We should guard against erosion of our moral agency, even if there's AGI running around.

Representation, justification, and explanation in a value-driven agent: an argumentation-based approach, B. Liao, M. Anderson and S. L. Anderson. (Zhejiang University), AI and Ethics, 2021.

We can build moral and interpretable AI by generalizing ethical rules from examples, and giving justifications for actions in terms of deduction from ethical rules.

Solving the Black Box Problem: A Normative Framework for Explainable Artificial Intelligence, Carlos Zednik (OvGU Magdeburg), Philosophy & Technology, 2021.

Explainability depends on what different stakeholders want from an explanation. Provides a breakdown of some things people want, and some interpretability techniques people can use. Recommended if you don't agree with that first sentence, or want to read an informed but unusual perspective on interpreting neural nets.

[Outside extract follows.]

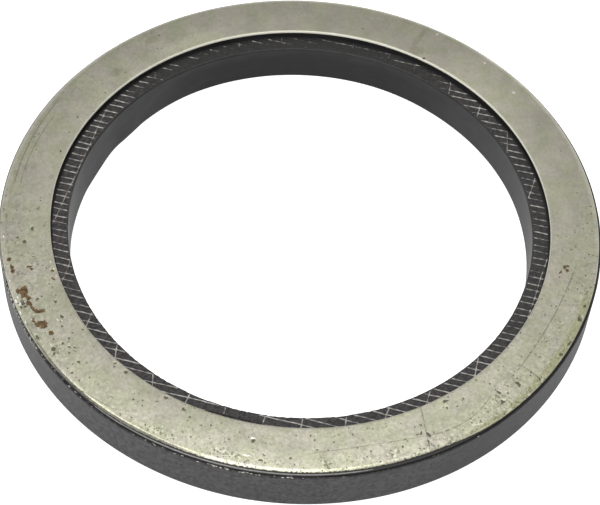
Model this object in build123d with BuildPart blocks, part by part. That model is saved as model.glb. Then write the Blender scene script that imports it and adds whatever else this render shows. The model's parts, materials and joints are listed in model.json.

Cited by a lot of other explainable AI papers, but a very cursory look didn't turn up any worth linking.

Conclusions

Let's do a headcount:

Minds and Machines: 6 (plus 1 impostor)
Ethics and Information Technology: 6
AI and Ethics: 3
Science and Engineering Ethics: 2 (in last post)
Philosophy & Technology: 1
Other: 2
AI & Society: 0
IEEE Transactions on Philosophy and Society: 0
I also skimmed Artificial Intelligence, Information, and AI Communications, and found nothing directly relevant.

This matches my impressions. If you want to publish something about value alignment in an ethics-y journal, you should shoot for Minds and Machines, then Ethics and Information Technology.

Is there a field here? No. Basically all the authors who weren't the usual suspects were writing baby's first AI alignment paper. But there are some papers that are starting to accrete a lineage of people interested in extending their ideas, and it's funny seeing people citing Soares and Fallenstein 2014 authoritatively. You can see the arc that will lead to a field being here in another 15 years, barring interruption.

Was anything good? A sizable fraction was worth reading. I hope you'll find some of these that you like as well.